Father Spitzer goes far in laying the groundwork upon which Catholic libertarianism is based:

  • The right to self-governance
  • An unjust law is no law at all
  • Initiating harm to another without cause (aggression) is unjust
  • Limits of democratic rule
  • Right to private property.

Begin watching at the 30 minutes mark:


Freedom to live a moral life

In previous posts [here and here] we reviewed misconceptions about the nature of a libertarian society and how businesses could better serve us. In a free society, private property would enable people live in an environment of their own choosing. No longer would we be forced to pay for the immoral conduct of government and those it subsidizes. Freedom of association is a fundamental human right and this would be reflected in a variety of communities which could arise.

Such communities would come about through the use of civil contract law, which has a long tradition in the use of covenants that run with the land, binding subsequent owners by voluntary agreement. These are enforceable under contract law and impose duties or restrictions that follow the land when it is sold to a new owner. This works without criminal laws because residents agree to bind themselves in various ways. Both homeowners and their guests would be required to follow the rules. Those who do not could be removed as trespassers.

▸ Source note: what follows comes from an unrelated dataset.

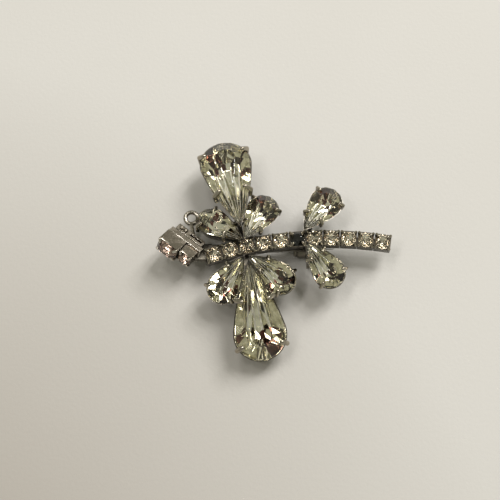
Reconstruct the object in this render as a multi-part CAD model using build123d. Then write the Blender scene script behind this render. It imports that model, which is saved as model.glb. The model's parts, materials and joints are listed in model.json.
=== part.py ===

Property-based rights would enable groups of like-minded people to buy land for the purpose of establishing communities according to their favorite principles. A group of distributists might establish a city of small businesses where property agreements provide that each landowner must own the means of their livelihood and which prevent the massing of property in few hands. Every square inch of the city would be under the covenant, which all buyers would agree to when they bought the land.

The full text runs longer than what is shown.